II n’est pas d’usage courant de mentionner l’état de la criminalité en Tunisie, mais les cas mentionnés traduisent bien, en termes de quantité et d’horreur, le type de société dans laquelle nous vivons désormais. Ils constituent des indicateurs sur les mutations survenues dans la santé mentale et sociale de la population : les groupes sociaux impliqués, les changements dans les relations humaines, les transformations technologiques rapides, l’exode rural, la densité urbaine, le chômage persistant.
Cela finirait peut-être par convaincre l’administration policière et la classe politique, elle-même largement minée par la criminalité en cols blancs, que nous vivons un tournant culturel gravissime dans le domaine de la violence au quotidien. Non pas celle des délits et infractions ordinaires, mais celle des meurtres prémédités et des agressions sexuelles abominables qui inquiètent fortement l’opinion publique et soulèvent des questions bien exigeantes dans une société où les conduites déviantes sont de moins en moins sanctionnées par des mesures de régulations sociales, comme l’autorité familiale, mais par celles administrées par la police et la justice.
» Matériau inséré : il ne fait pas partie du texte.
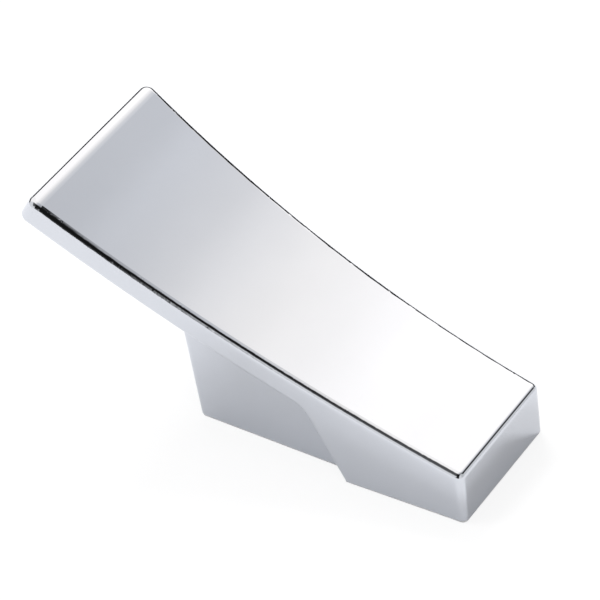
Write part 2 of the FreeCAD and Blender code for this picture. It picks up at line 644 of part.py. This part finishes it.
def make_grub(doc):
    """Set screw along X in the foot, its flat point against the bracket's tall lug."""
    body = new_body(doc, "grub_screw")
    radius = SIZE["grub_dia"] / 2
    length = SIZE["grub_length"]
    outer = -SIZE["base_length"] / 2 + SIZE["grub_recess"]
    height = SIZE["grub_height"]

    outer_plane = "-dims.base_length / 2 + dims.grub_recess"
    disc = new_sketch(body, "screw_circle", "YZ_Plane", outer_plane)
    ring = circle(disc, (0, height), radius)
    tie(disc, "PointOnObject", ring, 3, -2)
    drive(disc, "height", "dims.grub_height", "DistanceY", -1, 1, ring, 3, height)
    drive(disc, "dia", "dims.grub_dia", "Diameter", ring, 2 * radius)
    rod = body.newObject("PartDesign::Pad", "screw_pad")
    rod.Profile = disc
    rod.setExpression("Length", "dims.grub_length")
    doc.recompute()

    # the two end rims are the only closed edges of the rod
    closed = [len(edge.Vertexes) == 1 for edge in rod.Shape.Edges]
    rims = ["Edge%d" % index for index, rim in enumerate(closed, start=1) if rim]
    chamfer = body.newObject("PartDesign::Chamfer", "screw_chamfer")
    chamfer.Base = (rod, rims)
    chamfer.setExpression("Size", "dims.grub_chamfer")
    doc.recompute()

    socket = new_sketch(body, "socket_hexagon", "YZ_Plane", outer_plane)
    across = SIZE["socket_flats"] / math.sqrt(3)
    turn = math.pi / 3
    angles = [turn * index for index in range(6)]
    corners = [(across * math.cos(angle), height + across * math.sin(angle)) for angle in angles]
    sides = [line(socket, a, b) for a, b in zip(corners, corners[1:] + corners[:1])]
    join_loop(socket, [(edge, 1, 2) for edge in sides])
    frame = circle(socket, (0, height), across, construction=True)
    for edge in sides:
        tie(socket, "PointOnObject", edge, 1, frame)
    for edge in sides[1:]:
        tie(socket, "Equal", sides[0], edge)
    tie(socket, "Horizontal", sides[1])
    tie(socket, "PointOnObject", frame, 3, -2)
    drive(socket, "height", "dims.grub_height", "DistanceY", -1, 1, frame, 3, height)
    drive(socket, "corner_circle", "dims.socket_flats / sqrt(3) * 2",
          "Diameter", frame, 2 * across)
    before = body.Shape.Volume
    hexagon = body.newObject("PartDesign::Pocket", "socket_pocket")
    hexagon.Profile = socket
    hexagon.Reversed = True
    hexagon.setExpression("Length", "dims.socket_depth")
    doc.recompute()
    print("socket removes", round(before - body.Shape.Volume, 2), "mm3")

    # one ring groove per turn of thread, repeated along the screw
    notch = new_sketch(body, "thread_notch", "XZ_Plane")
    depth = SIZE["thread_depth"]
    mouth = SIZE["thread_mouth"]
    start = SIZE["thread_start"]
    first = outer + start
    crest = height + radius
    corners = [(first - mouth / 2, crest), (first + mouth / 2, crest), (first, crest - depth)]
    sides = [line(notch, a, b) for a, b in zip(corners, corners[1:] + corners[:1])]
    join_loop(notch, [(edge, 1, 2) for edge in sides])
    tie(notch, "Horizontal", sides[0])
    tie(notch, "Equal", sides[1], sides[2])
    drive(notch, "crest", "dims.grub_height + dims.grub_dia / 2",
          "DistanceY", -1, 1, sides[0], 1, crest)
    drive(notch, "depth", "dims.thread_depth", "DistanceY", sides[1], 2, sides[1], 1, depth)
    drive(notch, "mouth", "dims.thread_mouth", "DistanceX", sides[0], 1, sides[0], 2, mouth)
    drive(notch, "first", "dims.base_length / 2 - dims.grub_recess - dims.thread_start",
          "DistanceX", sides[1], 2, -1, 1, -first)
    along = Part.LineSegment(spot(outer, height), spot(first + start, height))
    axis = notch.addGeometry(along, True)
    tie(notch, "Horizontal", axis)
    drive(notch, "axis_height", "dims.grub_height", "DistanceY", -1, 1, axis, 1, height)
    drive(notch, "axis_start", "dims.base_length / 2 - dims.grub_recess",
          "DistanceX", axis, 1, -1, 1, -outer)
    drive(notch, "axis_length", "dims.thread_start * 2",
          "DistanceX", axis, 1, axis, 2, 2 * start)
    groove = body.newObject("PartDesign::Groove", "thread_groove")
    groove.Profile = notch
    groove.ReferenceAxis = (notch, ["Axis0"])
    groove.Angle = 360
    doc.recompute()
    rows = body.newObject("PartDesign::LinearPattern", "thread_rows")
    rows.Originals = [groove]
    x_axis = [item for item in body.Origin.OriginFeatures if item.Role == "X_Axis"][0]
    rows.Direction = (x_axis, [""])
    rows.setExpression("Length", "dims.thread_pitch * (dims.thread_count - 1)")
    rows.Occurrences = int(SIZE["thread_count"])
    body.Tip = rows
    doc.recompute()
    return body


# ---------------------------------------------------------------- build and write

def main():
    os.makedirs("parts", exist_ok=True)
    doc = FreeCAD.newDocument("sash_lift_handle")
    make_sheet(doc)
    make_handle(doc)
    make_pad(doc)
    make_bracket(doc)
    make_grub(doc)
    doc.recompute()

    for item in doc.Objects:
        if "Invalid" in item.State or "Error" in item.State:
            raise RuntimeError("failed object: " + item.Label)
    for name, body in NODES.items():
        shape = body.Shape
        if shape.isNull() or not shape.isValid() or len(shape.Solids) != 1:
            raise RuntimeError("bad shape: " + name)
        print(name, "volume", round(shape.Volume, 1), "mm3")
        shape.exportStep("parts/%s.step" % name)


main()
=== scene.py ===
import math

import bpy
from mathutils import Matrix, Vector


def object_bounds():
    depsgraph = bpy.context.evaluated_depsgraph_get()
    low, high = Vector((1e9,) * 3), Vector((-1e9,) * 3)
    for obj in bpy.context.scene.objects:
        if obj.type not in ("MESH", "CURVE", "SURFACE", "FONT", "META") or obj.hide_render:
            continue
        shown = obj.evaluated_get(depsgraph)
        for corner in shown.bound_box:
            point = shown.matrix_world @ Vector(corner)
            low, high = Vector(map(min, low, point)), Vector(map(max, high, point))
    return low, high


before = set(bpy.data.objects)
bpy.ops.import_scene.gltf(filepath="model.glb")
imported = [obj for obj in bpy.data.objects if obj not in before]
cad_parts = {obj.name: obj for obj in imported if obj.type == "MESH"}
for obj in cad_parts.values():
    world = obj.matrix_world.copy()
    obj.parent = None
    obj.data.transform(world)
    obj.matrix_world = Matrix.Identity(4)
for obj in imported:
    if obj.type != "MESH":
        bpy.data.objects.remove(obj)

CAD_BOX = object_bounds()

# ---------------------------------------------------------------- sizes

MM = 0.001

# the camera, in millimetres from the middle of the base, and its three directions
CAMERA_SPOT = (248.55, -326.50, 387.35)
CAMERA_RIGHT = (0.83342876, 0.54283736, -0.10355729)
CAMERA_UP = (-0.29710143, 0.59813395, 0.74428927)
CAMERA_BACK = (0.46596915, -0.58954506, 0.65977979)
CAMERA_LENS = 222.09
CAMERA_SENSOR = 36.0
CAMERA_CLIP = (0.01, 20.0)

# the floor, in metres, a hair under the handle so that the two faces don't meet
FLOOR_RADIUS = 1.6
FLOOR_RINGS = 6
FLOOR_SEGMENTS = 96
FLOOR_DROP = 0.00002

# the casting, in millimetres: the curve of the plate's top, seen from the side, and the core
BASE_LENGTH = 49.0
HEEL_HEIGHT = 9.6
TIP_REACH = 70.1
TIP_HEIGHT = 40.2
TOP_CURVE = 233.4
ROOF_WALL = 3.0
CORE_HALF_WIDTH = 6.7
CORE_LEFT = -20.9
CORE_RIGHT = 21.7
CORE_EDGE = 0.03
CORE_ROOF_EDGE = 0.05

# ---------------------------------------------------------------- finishes

# colours are linear, and noise scales are features per metre
CHROME_DARKER = (0.572, 0.590, 0.628, 1.0)
CHROME_LIGHTER = (0.602, 0.620, 0.658, 1.0)
CHROME_ROUGHNESS = 0.022
HAZE_SCALE = 90.0
HAZE_ROUGHNESS = 0.018
SMUDGE_SCALE = 38.0
SMUDGE_BAND = (0.52, 0.72)
SMUDGE_ROUGHNESS = 0.018
BUFFING_SCALE = (260.0, 2600.0, 260.0)
BUFFING_ROUGHNESS = 0.014
BUFFING_HEIGHT = 0.02
PEEL_SCALE = 320.0
PEEL_HEIGHT = 0.22
CHROME_BUMP = (0.12, 0.00006)

CAST_DARKER = (0.30, 0.305, 0.315, 1.0)
CAST_LIGHTER = (0.47, 0.475, 0.485, 1.0)
CAST_SCALE = 2600.0
CAST_ROUGHNESS = (0.34, 0.16)

ZINC_TONES = [(0.30, (0.50, 0.53, 0.58)), (0.52, (0.60, 0.61, 0.62)), (0.72, (0.62, 0.60, 0.54))]
ZINC_SPOT_COLOUR = (0.36, 0.36, 0.36, 1.0)
ZINC_GRAIN_SCALE = (300.0, 4200.0, 1800.0)
ZINC_CLOUD_SCALE = 140.0
ZINC_SPOT_SCALE = 700.0
ZINC_SPOT_BAND = (0.62, 0.70)
ZINC_SPOT_SHARE = 0.35
ZINC_ROUGHNESS = (0.20, 0.18)
ZINC_SPOT_ROUGHNESS = 0.12
ZINC_BUMP = (0.25, 0.00004)

OXIDE_DARKER = (0.030, 0.031, 0.034, 1.0)
OXIDE_LIGHTER = (0.075, 0.073, 0.072, 1.0)
RUBBED_STEEL = (0.34, 0.34, 0.35, 1.0)
RUBBED_BAND = (0.53, 0.60)
RUBBED_SHARE = 0.55
OXIDE_GRAIN_SCALE = 2400.0
OXIDE_CLOUD_SCALE = 600.0
OXIDE_ROUGHNESS = (0.30, 0.22)
OXIDE_METAL = 0.9
OXIDE_BUMP = (0.3, 0.00003)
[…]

Or la criminalité sous toutes ses formes est devenue préoccupante, non seulement parce qu’elle traduit certaines formes d’aliénation, que la vie en société n’exige plus de règles et que la liberté (démocratique) implique la possibilité de leur transgression, mais parce que les institutions régaliennes de police et de justice ne se sentent nullement obligées de composer avec la demande lancinante de rassurer les citoyens.
Mais à quoi bon remuer tout ça? À force de tout voir on a fini par tout supporter et à force de tout supporter l’on finira bien par tout admettre.